▶ _Given information_:
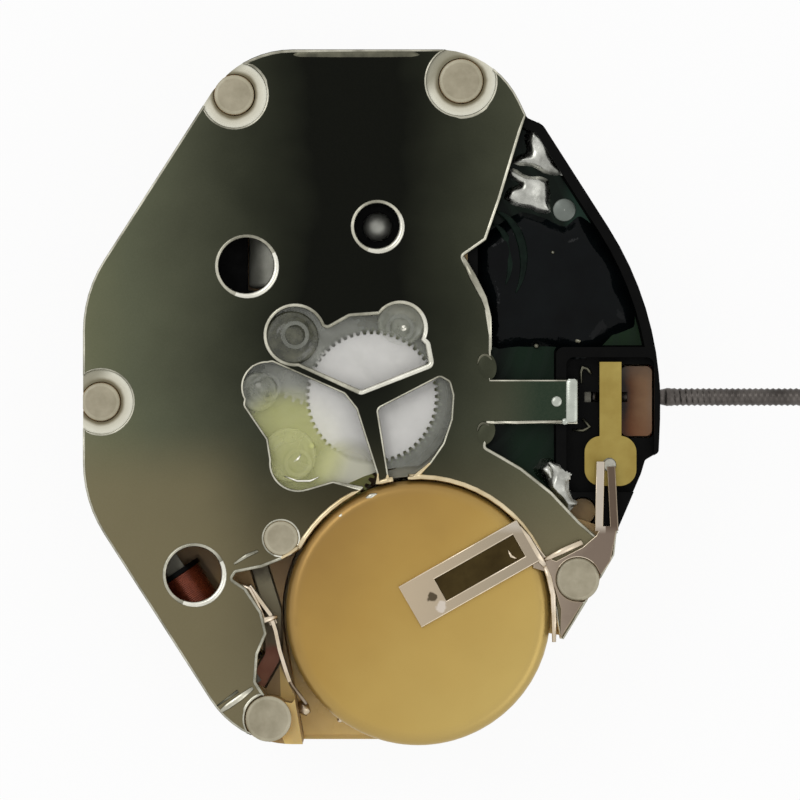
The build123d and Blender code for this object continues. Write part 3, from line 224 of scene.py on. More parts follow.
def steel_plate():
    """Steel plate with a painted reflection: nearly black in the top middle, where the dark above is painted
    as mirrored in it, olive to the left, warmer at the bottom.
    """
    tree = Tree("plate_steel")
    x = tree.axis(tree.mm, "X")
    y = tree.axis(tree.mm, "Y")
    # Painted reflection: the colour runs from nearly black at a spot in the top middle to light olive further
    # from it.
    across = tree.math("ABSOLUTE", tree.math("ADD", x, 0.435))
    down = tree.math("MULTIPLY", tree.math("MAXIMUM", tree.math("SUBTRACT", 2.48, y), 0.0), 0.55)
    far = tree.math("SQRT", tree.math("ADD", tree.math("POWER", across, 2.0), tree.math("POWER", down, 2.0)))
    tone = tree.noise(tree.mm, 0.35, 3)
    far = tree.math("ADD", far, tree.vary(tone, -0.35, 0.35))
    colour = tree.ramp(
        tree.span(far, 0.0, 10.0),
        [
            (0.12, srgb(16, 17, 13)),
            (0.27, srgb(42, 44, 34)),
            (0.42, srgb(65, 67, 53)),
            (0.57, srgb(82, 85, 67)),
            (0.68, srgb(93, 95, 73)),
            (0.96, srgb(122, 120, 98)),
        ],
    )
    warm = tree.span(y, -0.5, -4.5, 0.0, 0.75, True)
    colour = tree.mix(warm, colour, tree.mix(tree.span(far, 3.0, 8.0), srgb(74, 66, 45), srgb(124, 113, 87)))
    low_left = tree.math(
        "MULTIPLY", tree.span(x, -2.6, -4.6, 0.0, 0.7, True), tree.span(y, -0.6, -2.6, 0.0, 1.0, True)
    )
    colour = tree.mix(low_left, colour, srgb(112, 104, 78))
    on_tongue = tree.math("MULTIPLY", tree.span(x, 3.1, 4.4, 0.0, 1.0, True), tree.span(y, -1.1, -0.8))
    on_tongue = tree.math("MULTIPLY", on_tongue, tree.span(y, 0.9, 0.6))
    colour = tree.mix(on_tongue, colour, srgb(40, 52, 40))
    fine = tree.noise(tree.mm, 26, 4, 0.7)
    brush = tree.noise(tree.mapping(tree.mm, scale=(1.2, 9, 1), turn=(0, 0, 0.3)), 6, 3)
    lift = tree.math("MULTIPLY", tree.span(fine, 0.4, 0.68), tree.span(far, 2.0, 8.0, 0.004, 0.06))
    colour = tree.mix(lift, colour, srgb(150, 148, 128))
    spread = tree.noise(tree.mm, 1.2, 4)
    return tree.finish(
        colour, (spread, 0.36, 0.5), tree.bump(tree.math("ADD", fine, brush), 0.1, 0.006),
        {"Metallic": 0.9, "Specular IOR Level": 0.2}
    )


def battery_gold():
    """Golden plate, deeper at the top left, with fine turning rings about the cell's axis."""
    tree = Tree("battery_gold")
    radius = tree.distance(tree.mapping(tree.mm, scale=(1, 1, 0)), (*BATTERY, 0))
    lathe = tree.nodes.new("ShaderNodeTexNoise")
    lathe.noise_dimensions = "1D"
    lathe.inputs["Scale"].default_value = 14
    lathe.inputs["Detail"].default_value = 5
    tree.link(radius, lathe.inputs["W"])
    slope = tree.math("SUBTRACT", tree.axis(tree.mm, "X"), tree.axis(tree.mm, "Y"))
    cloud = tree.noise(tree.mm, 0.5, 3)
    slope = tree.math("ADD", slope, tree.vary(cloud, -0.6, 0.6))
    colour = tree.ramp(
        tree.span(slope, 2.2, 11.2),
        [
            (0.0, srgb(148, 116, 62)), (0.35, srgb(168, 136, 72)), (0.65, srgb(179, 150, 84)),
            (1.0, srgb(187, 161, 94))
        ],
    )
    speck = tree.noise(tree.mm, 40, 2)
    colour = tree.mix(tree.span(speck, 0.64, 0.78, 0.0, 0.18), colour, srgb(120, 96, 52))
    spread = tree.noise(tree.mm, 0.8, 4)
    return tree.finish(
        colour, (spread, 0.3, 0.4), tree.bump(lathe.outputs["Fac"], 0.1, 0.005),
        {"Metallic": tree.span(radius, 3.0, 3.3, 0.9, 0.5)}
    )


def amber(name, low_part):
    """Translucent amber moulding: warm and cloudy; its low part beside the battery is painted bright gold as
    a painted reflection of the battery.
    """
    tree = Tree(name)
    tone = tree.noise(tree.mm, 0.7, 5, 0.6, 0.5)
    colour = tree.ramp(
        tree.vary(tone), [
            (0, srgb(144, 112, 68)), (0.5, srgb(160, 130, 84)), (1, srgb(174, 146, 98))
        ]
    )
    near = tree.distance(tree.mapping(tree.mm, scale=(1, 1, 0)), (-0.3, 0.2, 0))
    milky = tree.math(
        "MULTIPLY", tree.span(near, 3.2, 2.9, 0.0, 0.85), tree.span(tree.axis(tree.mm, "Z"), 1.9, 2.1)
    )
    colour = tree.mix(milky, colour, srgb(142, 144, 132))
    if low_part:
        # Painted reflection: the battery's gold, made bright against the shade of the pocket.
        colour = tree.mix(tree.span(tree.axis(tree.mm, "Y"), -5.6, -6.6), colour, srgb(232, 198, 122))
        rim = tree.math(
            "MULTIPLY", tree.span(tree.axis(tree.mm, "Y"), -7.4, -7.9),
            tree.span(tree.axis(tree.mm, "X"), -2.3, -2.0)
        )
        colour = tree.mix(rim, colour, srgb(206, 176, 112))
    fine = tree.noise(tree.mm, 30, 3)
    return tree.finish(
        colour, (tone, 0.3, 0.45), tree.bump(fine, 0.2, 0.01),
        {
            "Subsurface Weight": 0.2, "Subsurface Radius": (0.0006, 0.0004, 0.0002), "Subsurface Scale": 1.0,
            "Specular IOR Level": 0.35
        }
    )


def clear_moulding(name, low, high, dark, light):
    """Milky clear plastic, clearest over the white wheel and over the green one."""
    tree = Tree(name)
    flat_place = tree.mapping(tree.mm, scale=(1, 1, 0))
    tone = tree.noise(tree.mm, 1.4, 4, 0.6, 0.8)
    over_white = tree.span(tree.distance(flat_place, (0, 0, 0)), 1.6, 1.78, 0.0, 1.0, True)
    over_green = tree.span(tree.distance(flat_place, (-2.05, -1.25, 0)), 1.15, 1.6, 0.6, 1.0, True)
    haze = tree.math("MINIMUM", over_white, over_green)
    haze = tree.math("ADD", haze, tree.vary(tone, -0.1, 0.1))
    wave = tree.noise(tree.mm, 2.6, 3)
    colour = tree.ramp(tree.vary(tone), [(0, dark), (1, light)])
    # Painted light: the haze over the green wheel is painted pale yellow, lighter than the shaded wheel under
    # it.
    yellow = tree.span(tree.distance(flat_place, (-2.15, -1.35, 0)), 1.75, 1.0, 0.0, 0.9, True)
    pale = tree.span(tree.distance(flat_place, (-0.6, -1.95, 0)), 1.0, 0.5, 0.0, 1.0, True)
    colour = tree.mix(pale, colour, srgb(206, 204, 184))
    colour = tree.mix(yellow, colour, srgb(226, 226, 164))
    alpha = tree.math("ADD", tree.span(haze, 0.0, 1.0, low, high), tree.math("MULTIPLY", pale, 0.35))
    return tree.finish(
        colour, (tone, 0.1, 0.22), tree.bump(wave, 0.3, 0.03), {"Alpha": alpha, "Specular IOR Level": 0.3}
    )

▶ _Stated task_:
Write out all the data again, exactly as it appears.

▶ _Written answer_:
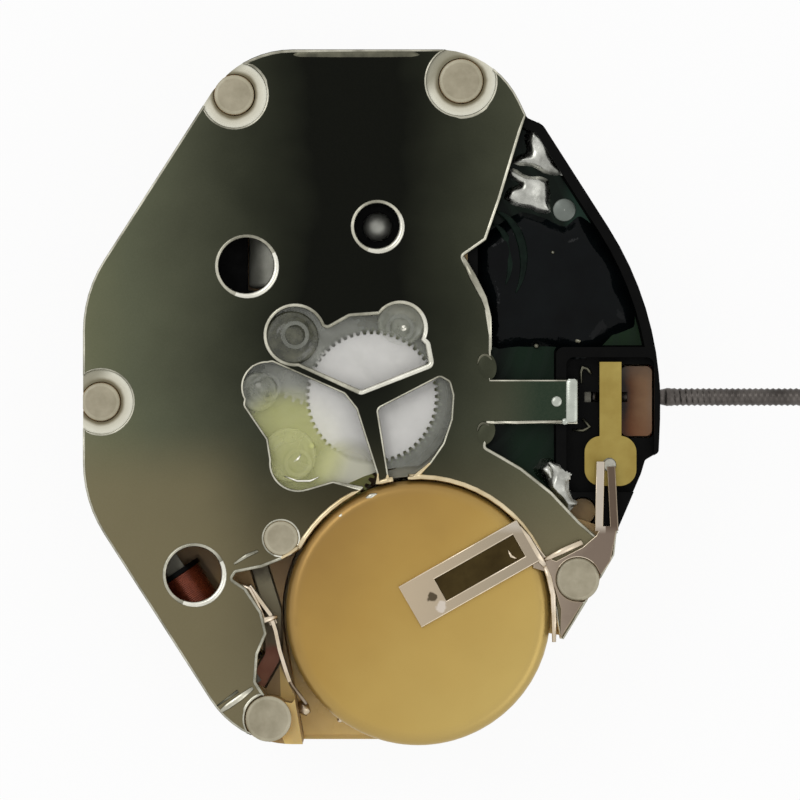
The build123d and Blender code for this object continues. Write part 3, from line 224 of scene.py on. More parts follow.
def steel_plate():
    """Steel plate with a painted reflection: nearly black in the top middle, where the dark above is painted
    as mirrored in it, olive to the left, warmer at the bottom.
    """
    tree = Tree("plate_steel")
    x = tree.axis(tree.mm, "X")
    y = tree.axis(tree.mm, "Y")
    # Painted reflection: the colour runs from nearly black at a spot in the top middle to light olive further
    # from it.
    across = tree.math("ABSOLUTE", tree.math("ADD", x, 0.435))
    down = tree.math("MULTIPLY", tree.math("MAXIMUM", tree.math("SUBTRACT", 2.48, y), 0.0), 0.55)
    far = tree.math("SQRT", tree.math("ADD", tree.math("POWER", across, 2.0), tree.math("POWER", down, 2.0)))
    tone = tree.noise(tree.mm, 0.35, 3)
    far = tree.math("ADD", far, tree.vary(tone, -0.35, 0.35))
    colour = tree.ramp(
        tree.span(far, 0.0, 10.0),
        [
            (0.12, srgb(16, 17, 13)),
            (0.27, srgb(42, 44, 34)),
            (0.42, srgb(65, 67, 53)),
            (0.57, srgb(82, 85, 67)),
            (0.68, srgb(93, 95, 73)),
            (0.96, srgb(122, 120, 98)),
        ],
    )
    warm = tree.span(y, -0.5, -4.5, 0.0, 0.75, True)
    colour = tree.mix(warm, colour, tree.mix(tree.span(far, 3.0, 8.0), srgb(74, 66, 45), srgb(124, 113, 87)))
    low_left = tree.math(
        "MULTIPLY", tree.span(x, -2.6, -4.6, 0.0, 0.7, True), tree.span(y, -0.6, -2.6, 0.0, 1.0, True)
    )
    colour = tree.mix(low_left, colour, srgb(112, 104, 78))
    on_tongue = tree.math("MULTIPLY", tree.span(x, 3.1, 4.4, 0.0, 1.0, True), tree.span(y, -1.1, -0.8))
    on_tongue = tree.math("MULTIPLY", on_tongue, tree.span(y, 0.9, 0.6))
    colour = tree.mix(on_tongue, colour, srgb(40, 52, 40))
    fine = tree.noise(tree.mm, 26, 4, 0.7)
    brush = tree.noise(tree.mapping(tree.mm, scale=(1.2, 9, 1), turn=(0, 0, 0.3)), 6, 3)
    lift = tree.math("MULTIPLY", tree.span(fine, 0.4, 0.68), tree.span(far, 2.0, 8.0, 0.004, 0.06))
    colour = tree.mix(lift, colour, srgb(150, 148, 128))
    spread = tree.noise(tree.mm, 1.2, 4)
    return tree.finish(
        colour, (spread, 0.36, 0.5), tree.bump(tree.math("ADD", fine, brush), 0.1, 0.006),
        {"Metallic": 0.9, "Specular IOR Level": 0.2}
    )


def battery_gold():
    """Golden plate, deeper at the top left, with fine turning rings about the cell's axis."""
    tree = Tree("battery_gold")
    radius = tree.distance(tree.mapping(tree.mm, scale=(1, 1, 0)), (*BATTERY, 0))
    lathe = tree.nodes.new("ShaderNodeTexNoise")
    lathe.noise_dimensions = "1D"
    lathe.inputs["Scale"].default_value = 14
    lathe.inputs["Detail"].default_value = 5
    tree.link(radius, lathe.inputs["W"])
    slope = tree.math("SUBTRACT", tree.axis(tree.mm, "X"), tree.axis(tree.mm, "Y"))
    cloud = tree.noise(tree.mm, 0.5, 3)
    slope = tree.math("ADD", slope, tree.vary(cloud, -0.6, 0.6))
    colour = tree.ramp(
        tree.span(slope, 2.2, 11.2),
        [
            (0.0, srgb(148, 116, 62)), (0.35, srgb(168, 136, 72)), (0.65, srgb(179, 150, 84)),
            (1.0, srgb(187, 161, 94))
        ],
    )
    speck = tree.noise(tree.mm, 40, 2)
    colour = tree.mix(tree.span(speck, 0.64, 0.78, 0.0, 0.18), colour, srgb(120, 96, 52))
    spread = tree.noise(tree.mm, 0.8, 4)
    return tree.finish(
        colour, (spread, 0.3, 0.4), tree.bump(lathe.outputs["Fac"], 0.1, 0.005),
        {"Metallic": tree.span(radius, 3.0, 3.3, 0.9, 0.5)}
    )


def amber(name, low_part):
    """Translucent amber moulding: warm and cloudy; its low part beside the battery is painted bright gold as
    a painted reflection of the battery.
    """
    tree = Tree(name)
    tone = tree.noise(tree.mm, 0.7, 5, 0.6, 0.5)
    colour = tree.ramp(
        tree.vary(tone), [
            (0, srgb(144, 112, 68)), (0.5, srgb(160, 130, 84)), (1, srgb(174, 146, 98))
        ]
    )
    near = tree.distance(tree.mapping(tree.mm, scale=(1, 1, 0)), (-0.3, 0.2, 0))
    milky = tree.math(
        "MULTIPLY", tree.span(near, 3.2, 2.9, 0.0, 0.85), tree.span(tree.axis(tree.mm, "Z"), 1.9, 2.1)
    )
    colour = tree.mix(milky, colour, srgb(142, 144, 132))
    if low_part:
        # Painted reflection: the battery's gold, made bright against the shade of the pocket.
        colour = tree.mix(tree.span(tree.axis(tree.mm, "Y"), -5.6, -6.6), colour, srgb(232, 198, 122))
        rim = tree.math(
            "MULTIPLY", tree.span(tree.axis(tree.mm, "Y"), -7.4, -7.9),
            tree.span(tree.axis(tree.mm, "X"), -2.3, -2.0)
        )
        colour = tree.mix(rim, colour, srgb(206, 176, 112))
    fine = tree.noise(tree.mm, 30, 3)
    return tree.finish(
        colour, (tone, 0.3, 0.45), tree.bump(fine, 0.2, 0.01),
        {
            "Subsurface Weight": 0.2, "Subsurface Radius": (0.0006, 0.0004, 0.0002), "Subsurface Scale": 1.0,
            "Specular IOR Level": 0.35
        }
    )


def clear_moulding(name, low, high, dark, light):
    """Milky clear plastic, clearest over the white wheel and over the green one."""
    tree = Tree(name)
    flat_place = tree.mapping(tree.mm, scale=(1, 1, 0))
    tone = tree.noise(tree.mm, 1.4, 4, 0.6, 0.8)
    over_white = tree.span(tree.distance(flat_place, (0, 0, 0)), 1.6, 1.78, 0.0, 1.0, True)
    over_green = tree.span(tree.distance(flat_place, (-2.05, -1.25, 0)), 1.15, 1.6, 0.6, 1.0, True)
    haze = tree.math("MINIMUM", over_white, over_green)
    haze = tree.math("ADD", haze, tree.vary(tone, -0.1, 0.1))
    wave = tree.noise(tree.mm, 2.6, 3)
    colour = tree.ramp(tree.vary(tone), [(0, dark), (1, light)])
    # Painted light: the haze over the green wheel is painted pale yellow, lighter than the shaded wheel under
    # it.
    yellow = tree.span(tree.distance(flat_place, (-2.15, -1.35, 0)), 1.75, 1.0, 0.0, 0.9, True)
    pale = tree.span(tree.distance(flat_place, (-0.6, -1.95, 0)), 1.0, 0.5, 0.0, 1.0, True)
    colour = tree.mix(pale, colour, srgb(206, 204, 184))
    colour = tree.mix(yellow, colour, srgb(226, 226, 164))
    alpha = tree.math("ADD", tree.span(haze, 0.0, 1.0, low, high), tree.math("MULTIPLY", pale, 0.35))
    return tree.finish(
        colour, (tone, 0.1, 0.22), tree.bump(wave, 0.3, 0.03), {"Alpha": alpha, "Specular IOR Level": 0.3}
    )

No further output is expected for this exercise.